Task material:
+ + + + +

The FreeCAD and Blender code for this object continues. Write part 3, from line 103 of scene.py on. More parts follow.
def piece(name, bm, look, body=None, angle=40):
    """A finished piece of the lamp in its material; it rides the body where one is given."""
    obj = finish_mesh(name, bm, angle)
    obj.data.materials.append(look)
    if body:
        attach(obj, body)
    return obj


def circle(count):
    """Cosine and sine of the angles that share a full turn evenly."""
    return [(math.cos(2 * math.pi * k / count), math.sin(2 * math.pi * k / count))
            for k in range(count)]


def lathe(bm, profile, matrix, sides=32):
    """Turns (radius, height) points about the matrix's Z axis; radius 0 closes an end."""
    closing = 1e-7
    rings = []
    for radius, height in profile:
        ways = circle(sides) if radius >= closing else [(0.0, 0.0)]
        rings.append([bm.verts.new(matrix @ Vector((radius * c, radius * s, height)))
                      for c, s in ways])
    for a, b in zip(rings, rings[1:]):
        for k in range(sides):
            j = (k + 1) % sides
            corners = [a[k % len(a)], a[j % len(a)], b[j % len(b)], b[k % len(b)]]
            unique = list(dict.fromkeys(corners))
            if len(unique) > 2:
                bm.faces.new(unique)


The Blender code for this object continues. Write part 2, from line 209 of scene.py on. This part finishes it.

+ + + + +

Goal of the exercise: In the listing above, please print only the lines from the first one to the line where "for k in range(count)]" appears, exactly as written, both of those lines included.

Exercise answer:
The FreeCAD and Blender code for this object continues. Write part 3, from line 103 of scene.py on. More parts follow.
def piece(name, bm, look, body=None, angle=40):
    """A finished piece of the lamp in its material; it rides the body where one is given."""
    obj = finish_mesh(name, bm, angle)
    obj.data.materials.append(look)
    if body:
        attach(obj, body)
    return obj


def circle(count):
    """Cosine and sine of the angles that share a full turn evenly."""
    return [(math.cos(2 * math.pi * k / count), math.sin(2 * math.pi * k / count))
            for k in range(count)]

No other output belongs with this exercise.